I had the fronts replaced a year ago or so, and they have been put to
the test on our common venue, the Autobahn, many a time to my full
satisfaction (not to mention the Nordschleife - Hi Jay and John!).
Would you want to gamble on a recommendation by someone who rarely
sees the fast side of 80 mph??? Take the Porsche recommended pads.
They dust a bit but never squeal (unlike some passengers).
I can't believe that none of the 928 rennlisters experts bothered to reply to your reasonable request for information on a 928 matter instead of all that dribble about Russian Sheep and French Sex ..
I am not a mechanic but, I believe your 928 GT 1990 has the following options.
Porsche part number: 928 351 939 02 without asbestos - model M475
or with asbestos 928 351 939 03 - these are the same pads for the 87; 88 and 90 928.
You may also consider replacing part number: 928 351 927 00
I usually use part no. 00 043 117 00 as a preferred anti squeal paste.
Also sometimes part number : 928 351 950 00 must also looked at.
Another trick that Wally once mentioned was to have the pad material facing inwards. Gives better braking results than others. Sheep skin is not a good braking material but has lanolin as a natural lubricant.
The part number : 965 352 939 03 are the preferred pads for the rear brakes.
Graham, I hope this has been a help.
I think Carlos has advice on how to fit them without spending to much time away from the Net.
I am doing ok. Thanks. I kind a expect summer to come soon since it is getting warmer by the day ;-) (we had 10C today). I hear about the Textar being actually quite good. Not too much dust and good braking friction. The price of 118 EUR is really ok. Make sure you get new dampers in as well. They glue at the back side of the pads.
Here is my "simpelton's explanation" of brake compounds.
Hard ones work best when hot. Soft ones work best when street temp (cold) If you use hard (race compound) on the street, they never ever get up to the proper temp, hence they have little stopping power...but, hey, you gotta stop...so you push even harder, and finally you get her stopped. Next corner, next off ramp, same deal. It is like pushing a piece of concrete against the rotor...push hard enough and it will eventually stop you, but it's hell on the rotors.
If you use a soft street compound at the track, man, your first few corners feel great, because the pads are right smack on their best temp...but a lap or two later, they be too hot .. no matter how hard you push, they don't have the right grip, they get even hotter, then the fluid gets hot, then....

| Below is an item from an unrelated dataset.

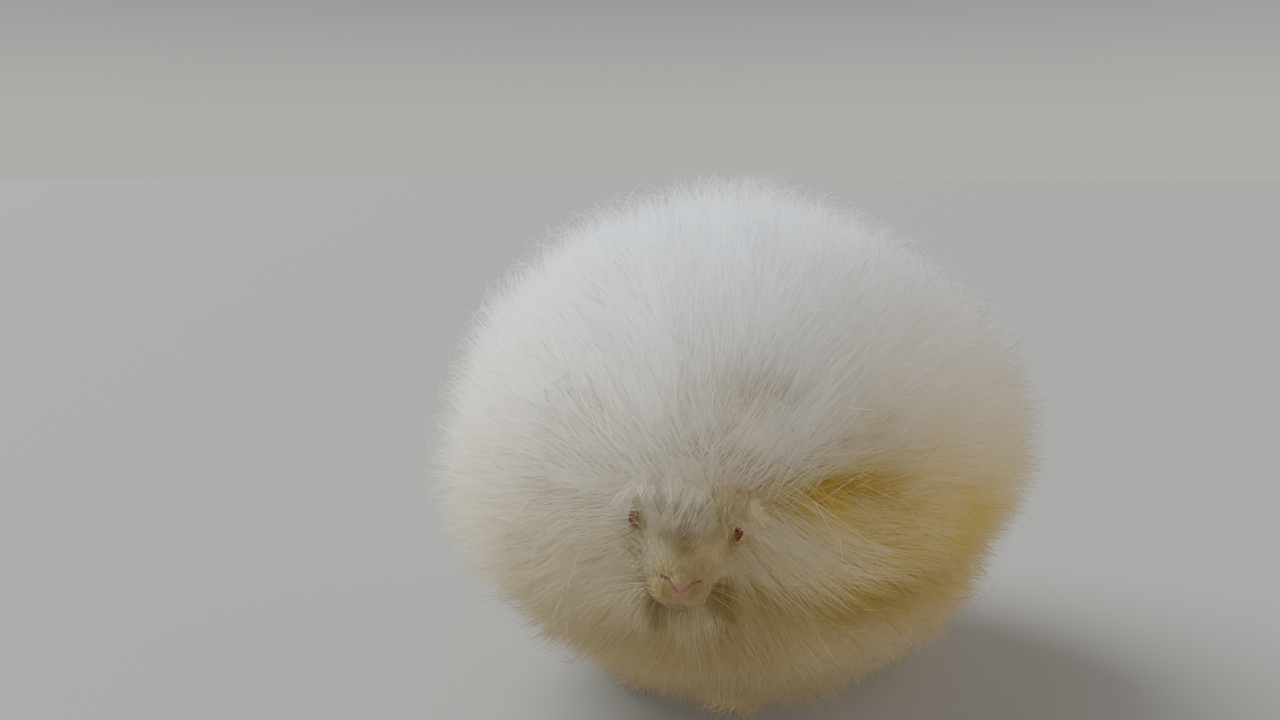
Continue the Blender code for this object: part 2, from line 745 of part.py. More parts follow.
# Ears

def ear_frame(side):
    length = head_vector(*mirrored(EAR_LEAN, side)).normalized()
    hollow = (FORWARD + LEFT * side * 0.25 - length * (FORWARD + LEFT * side * 0.25).dot(length)).normalized()
    return length, hollow, length.cross(hollow)


def ear_spine(side, share):
    length = ear_frame(side)[0]
    droop = UPWARD * -EAR_DROOP * share * share
    return head_point(*mirrored(EAR_ROOT, side)) + length * EAR_LENGTH * share + droop


def ear_half_width(share):
    return EAR_WIDTH / 2 * (0.52 + 0.95 * math.sin(math.pi * min(share, 0.98) ** 0.85) ** 0.8 * 0.52)


def add_ear_blade(name, side, collection):
    # a cupped leaf, open forward, with an even thickness that thins at the rim
    _, hollow, across = ear_frame(side)
    rings = []
    for share in EAR_SHARES:
        centre = ear_spine(side, share)
        half = ear_half_width(share) * (1 if share < 0.8 else math.sqrt((1.02 - share) / 0.22))
        cup = half * (0.85 - 0.45 * share)
        front, back = [], []
        for k in range(7):
            place = k / 3 - 1
            middle = centre + across * half * place + hollow * cup * (place * place - 0.4)
            thick = hollow * EAR_THICKNESS / 2 * (1.0 if abs(place) < 0.9 else 0.55)
            front.append(middle + thick)
            back.append(middle - thick)
        rings.append(front + back[::-1])
    return add_loft(name, rings, collection, ear_spine(side, 1.0))


def build_ear(name, side, coat, parts, cutters):
    ear = add_ear_blade(name, side, parts)
    coat.grow(ear, name, (ear_spine(side, 0.35), ear_spine(side, 0.92)), EAR_LEAN_SHARE, EAR_LOCK_WIDTH)
    length, hollow, across = ear_frame(side)
    fringe = new_collection(name + "_fringe")
    for i in range(FRINGE_COUNT):
        share = FRINGE_START + FRINGE_STEP * i
        edge = 1 if i % 2 else -1
        half = ear_half_width(share) * 0.72
        root = ear_spine(side, share) + across * half * edge + hollow * half * 0.15
        aim = (length + across * edge * 0.55 * (1 - share * 0.7) + hollow * 0.18).normalized()
        tip = coat_point((root + aim * 0.10 - COAT_CENTRE).normalized())
        add_lock(f"{name}_fringe_{i}", root, aim, root.lerp(tip, 0.96), across, FRINGE_WIDTH,
                 FRINGE_THICKNESS, fringe)
    boolean_all(ear, "UNION", fringe)
    wedge = add_ear_wedge(name + "_room", side, -GAP / 2, cutters)
    behind = add_half_space(name + "_behind", shoulder_face(GAP / 2), -SHOULDER_NORMAL, cutters)
    skull = add_head_form(name + "_skull", GAP, cutters)
    boolean(ear, "INTERSECT", wedge)
    boolean(ear, "DIFFERENCE", behind)
    boolean(ear, "DIFFERENCE", skull)
    keep_largest(ear)
    return ear


# Legs

def add_leg_form(name, leg, side, margin, collection):
    # the upper limb, and a foot with a flat sole, both grown by the margin
    pieces = new_collection(name + "_pieces")
    centre = Vector((side * leg["side"], *leg["upper_centre"]))
    upper = add_ellipsoid(name, centre, [r + margin for r in leg["upper_radii"]], collection, 14, 8)
    rings = []
    for share, wide, high in FOOT_SECTIONS:
        y = leg["front"] + (leg["back"] - leg["front"]) * share + margin * (2 * share - 1)
        ring = []
        for i in range(FOOT_SIDES):
            turn = math.tau * (i + 0.5) / FOOT_SIDES
            rise = max(-1.0, min(1.0, 1.6 * math.sin(turn)))
            x = side * leg["side"] + math.cos(turn) * (leg["half_width"] * wide + margin)
            ring.append(Vector((x, y, leg["top"] * high * (1 + rise) / 2 + margin * math.sin(turn))))
        rings.append(ring)
    add_loft(name + "_foot", rings, pieces)
    boolean_all(upper, "UNION", pieces)
    return upper


def build_leg(name, leg, side, parts):
    limb = add_leg_form(name, leg, side, 0.0, parts)
    grooves = new_collection(name + "_grooves")
    for k in (-1, 0, 1):
        x = side * leg["side"] + k * leg["toe_spread"]
        points = [(x, leg["front"] + back, leg["top"] * high) for back, high in TOE_GROOVE]
        add_bar(f"{name}_groove_{k + 1}", points, TOE_GROOVE_RADIUS, grooves)
    boolean_all(limb, "DIFFERENCE", grooves)
    keep_largest(limb)
    return limb


def hide_cutters(cutters):
    for cutter in cutters.objects:
        cutter.hide_render = True
        cutter.display_type = "WIRE"


def main():
    clear_scene()
    parts = new_collection("angora_rabbit")
    cutters = new_collection("cutters")
    wool = new_material("wool", WOOL_COLOUR, 0.9)
    face = new_material("face_fur", FACE_COLOUR, 0.85)
    ear_fur = new_material("ear_fur", EAR_COLOUR, 0.85)
    paw_fur = new_material("paw_fur", PAW_COLOUR, 0.85)
    eye = new_material("eye", EYE_COLOUR, 0.08)

    coat = Coat()
    legs_room = []
    for name, leg, side in (("foreleg_left", FORELEG, 1), ("foreleg_right", FORELEG, -1),
                            ("hindleg_left", HINDLEG, 1), ("hindleg_right", HINDLEG, -1)):
        set_material(build_leg(name, leg, side, parts), paw_fur)
        legs_room.append(add_leg_form(name + "_room", leg, side, GAP, cutters))
    set_material(build_torso(coat, parts, cutters, legs_room), wool)
    set_material(build_tail(coat, parts, cutters), wool)
    set_material(build_neck(coat, parts, cutters, legs_room), wool)
    set_material(build_head(coat, parts, cutters), face)
    for name, side in (("left", 1), ("right", -1)):
        set_material(build_ear("ear_" + name, side, coat, parts, cutters), ear_fur)
        set_material(build_eye("eye_" + name, side, parts), eye)
    hide_cutters(cutters)


main()
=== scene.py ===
import json
import math
import bpy
import bmesh
import numpy as np
from mathutils import Matrix
from mathutils.kdtree import KDTree

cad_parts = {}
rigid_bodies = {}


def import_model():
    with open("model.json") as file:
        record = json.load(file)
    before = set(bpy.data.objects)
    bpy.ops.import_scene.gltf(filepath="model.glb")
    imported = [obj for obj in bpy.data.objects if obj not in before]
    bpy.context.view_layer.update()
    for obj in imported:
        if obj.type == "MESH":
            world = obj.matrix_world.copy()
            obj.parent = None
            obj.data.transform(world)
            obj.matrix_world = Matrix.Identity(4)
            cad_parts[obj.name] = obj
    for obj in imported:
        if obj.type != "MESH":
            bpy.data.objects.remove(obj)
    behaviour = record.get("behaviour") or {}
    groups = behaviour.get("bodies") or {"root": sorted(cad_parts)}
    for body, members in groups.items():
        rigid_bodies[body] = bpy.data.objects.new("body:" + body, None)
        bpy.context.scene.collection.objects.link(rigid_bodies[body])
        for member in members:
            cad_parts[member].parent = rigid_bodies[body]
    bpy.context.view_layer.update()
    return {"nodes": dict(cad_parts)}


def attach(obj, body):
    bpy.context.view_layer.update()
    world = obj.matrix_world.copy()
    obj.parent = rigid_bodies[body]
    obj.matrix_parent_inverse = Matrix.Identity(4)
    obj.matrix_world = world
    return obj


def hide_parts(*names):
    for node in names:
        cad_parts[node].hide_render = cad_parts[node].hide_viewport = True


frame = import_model()
print("frame loaded, nodes:", len(frame["nodes"]))


# Shape of the rabbit, in metres, +Y from the head end to the rump, +X to its left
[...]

So, on the street, use the right pads and you won't have to trash your rotors.. On the track, use the harder ones because after a few laps, your rotors and pads will be too hot for a street compound to work properly. Or if you are DEing, you will want to back off for a few laps after a couple of fast ones.. let the pads cool down before they get the fluid boiling, if you're running that hard with street pads.